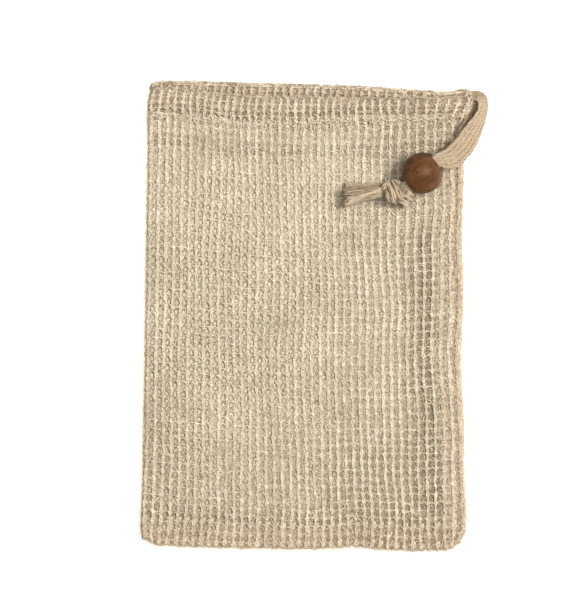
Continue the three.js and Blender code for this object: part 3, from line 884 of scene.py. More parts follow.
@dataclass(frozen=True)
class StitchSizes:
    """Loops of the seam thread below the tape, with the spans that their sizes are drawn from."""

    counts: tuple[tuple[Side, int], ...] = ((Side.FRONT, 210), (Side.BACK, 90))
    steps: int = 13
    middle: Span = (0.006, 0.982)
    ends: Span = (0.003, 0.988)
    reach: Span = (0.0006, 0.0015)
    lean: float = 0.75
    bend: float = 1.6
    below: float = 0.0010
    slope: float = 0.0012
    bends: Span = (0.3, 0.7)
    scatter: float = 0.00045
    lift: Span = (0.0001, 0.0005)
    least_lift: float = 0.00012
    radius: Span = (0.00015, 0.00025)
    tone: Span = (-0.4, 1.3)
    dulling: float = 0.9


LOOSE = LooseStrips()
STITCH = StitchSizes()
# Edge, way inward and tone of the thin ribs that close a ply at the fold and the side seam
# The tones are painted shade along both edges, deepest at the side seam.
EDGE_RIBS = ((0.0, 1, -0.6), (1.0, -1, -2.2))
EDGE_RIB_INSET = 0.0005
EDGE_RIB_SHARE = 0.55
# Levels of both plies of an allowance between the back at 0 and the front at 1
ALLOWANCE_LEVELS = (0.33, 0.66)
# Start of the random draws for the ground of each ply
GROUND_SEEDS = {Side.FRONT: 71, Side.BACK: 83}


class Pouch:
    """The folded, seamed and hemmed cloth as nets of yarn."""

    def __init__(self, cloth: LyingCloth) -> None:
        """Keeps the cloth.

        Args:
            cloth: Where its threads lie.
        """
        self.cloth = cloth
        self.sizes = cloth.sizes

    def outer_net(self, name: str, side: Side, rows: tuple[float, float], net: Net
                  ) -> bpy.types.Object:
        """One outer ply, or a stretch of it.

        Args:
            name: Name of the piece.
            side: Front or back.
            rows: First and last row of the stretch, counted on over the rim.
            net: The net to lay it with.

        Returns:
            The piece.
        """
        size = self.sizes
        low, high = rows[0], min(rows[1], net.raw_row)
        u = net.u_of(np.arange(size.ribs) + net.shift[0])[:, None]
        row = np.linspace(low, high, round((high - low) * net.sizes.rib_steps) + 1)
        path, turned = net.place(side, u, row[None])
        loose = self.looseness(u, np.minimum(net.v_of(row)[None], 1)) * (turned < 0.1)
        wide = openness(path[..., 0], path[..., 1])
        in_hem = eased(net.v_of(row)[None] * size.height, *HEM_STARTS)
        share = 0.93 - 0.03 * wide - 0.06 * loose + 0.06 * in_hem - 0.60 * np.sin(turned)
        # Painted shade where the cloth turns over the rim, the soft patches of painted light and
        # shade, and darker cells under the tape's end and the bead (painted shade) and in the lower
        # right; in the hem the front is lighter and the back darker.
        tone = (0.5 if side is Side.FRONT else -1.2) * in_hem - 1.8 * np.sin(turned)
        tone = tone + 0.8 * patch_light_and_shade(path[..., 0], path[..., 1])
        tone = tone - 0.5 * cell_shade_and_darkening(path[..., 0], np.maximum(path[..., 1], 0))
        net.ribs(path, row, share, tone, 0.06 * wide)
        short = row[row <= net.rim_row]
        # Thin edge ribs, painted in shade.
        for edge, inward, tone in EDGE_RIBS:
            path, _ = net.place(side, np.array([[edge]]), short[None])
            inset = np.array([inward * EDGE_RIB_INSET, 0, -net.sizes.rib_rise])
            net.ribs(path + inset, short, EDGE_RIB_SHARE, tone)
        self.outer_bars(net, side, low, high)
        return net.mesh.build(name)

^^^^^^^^

To be done:
Output the whole listing above again, word for word.

Output of the exercise:
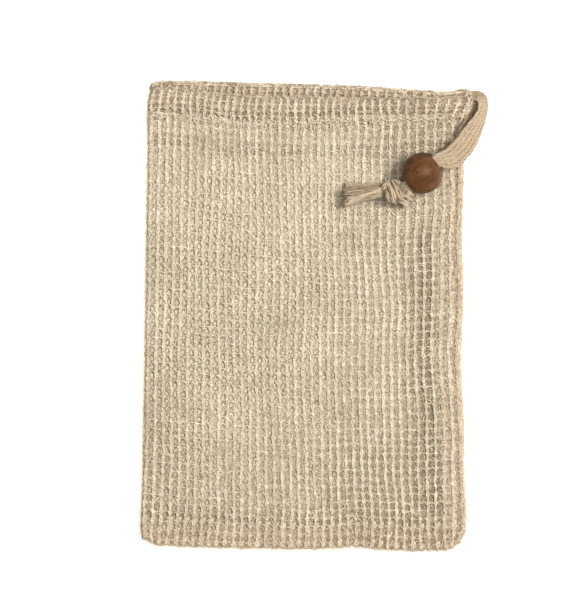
Continue the three.js and Blender code for this object: part 3, from line 884 of scene.py. More parts follow.
@dataclass(frozen=True)
class StitchSizes:
    """Loops of the seam thread below the tape, with the spans that their sizes are drawn from."""

    counts: tuple[tuple[Side, int], ...] = ((Side.FRONT, 210), (Side.BACK, 90))
    steps: int = 13
    middle: Span = (0.006, 0.982)
    ends: Span = (0.003, 0.988)
    reach: Span = (0.0006, 0.0015)
    lean: float = 0.75
    bend: float = 1.6
    below: float = 0.0010
    slope: float = 0.0012
    bends: Span = (0.3, 0.7)
    scatter: float = 0.00045
    lift: Span = (0.0001, 0.0005)
    least_lift: float = 0.00012
    radius: Span = (0.00015, 0.00025)
    tone: Span = (-0.4, 1.3)
    dulling: float = 0.9


LOOSE = LooseStrips()
STITCH = StitchSizes()
# Edge, way inward and tone of the thin ribs that close a ply at the fold and the side seam
# The tones are painted shade along both edges, deepest at the side seam.
EDGE_RIBS = ((0.0, 1, -0.6), (1.0, -1, -2.2))
EDGE_RIB_INSET = 0.0005
EDGE_RIB_SHARE = 0.55
# Levels of both plies of an allowance between the back at 0 and the front at 1
ALLOWANCE_LEVELS = (0.33, 0.66)
# Start of the random draws for the ground of each ply
GROUND_SEEDS = {Side.FRONT: 71, Side.BACK: 83}


class Pouch:
    """The folded, seamed and hemmed cloth as nets of yarn."""

    def __init__(self, cloth: LyingCloth) -> None:
        """Keeps the cloth.

        Args:
            cloth: Where its threads lie.
        """
        self.cloth = cloth
        self.sizes = cloth.sizes

    def outer_net(self, name: str, side: Side, rows: tuple[float, float], net: Net
                  ) -> bpy.types.Object:
        """One outer ply, or a stretch of it.

        Args:
            name: Name of the piece.
            side: Front or back.
            rows: First and last row of the stretch, counted on over the rim.
            net: The net to lay it with.

        Returns:
            The piece.
        """
        size = self.sizes
        low, high = rows[0], min(rows[1], net.raw_row)
        u = net.u_of(np.arange(size.ribs) + net.shift[0])[:, None]
        row = np.linspace(low, high, round((high - low) * net.sizes.rib_steps) + 1)
        path, turned = net.place(side, u, row[None])
        loose = self.looseness(u, np.minimum(net.v_of(row)[None], 1)) * (turned < 0.1)
        wide = openness(path[..., 0], path[..., 1])
        in_hem = eased(net.v_of(row)[None] * size.height, *HEM_STARTS)
        share = 0.93 - 0.03 * wide - 0.06 * loose + 0.06 * in_hem - 0.60 * np.sin(turned)
        # Painted shade where the cloth turns over the rim, the soft patches of painted light and
        # shade, and darker cells under the tape's end and the bead (painted shade) and in the lower
        # right; in the hem the front is lighter and the back darker.
        tone = (0.5 if side is Side.FRONT else -1.2) * in_hem - 1.8 * np.sin(turned)
        tone = tone + 0.8 * patch_light_and_shade(path[..., 0], path[..., 1])
        tone = tone - 0.5 * cell_shade_and_darkening(path[..., 0], np.maximum(path[..., 1], 0))
        net.ribs(path, row, share, tone, 0.06 * wide)
        short = row[row <= net.rim_row]
        # Thin edge ribs, painted in shade.
        for edge, inward, tone in EDGE_RIBS:
            path, _ = net.place(side, np.array([[edge]]), short[None])
            inset = np.array([inward * EDGE_RIB_INSET, 0, -net.sizes.rib_rise])
            net.ribs(path + inset, short, EDGE_RIB_SHARE, tone)
        self.outer_bars(net, side, low, high)
        return net.mesh.build(name)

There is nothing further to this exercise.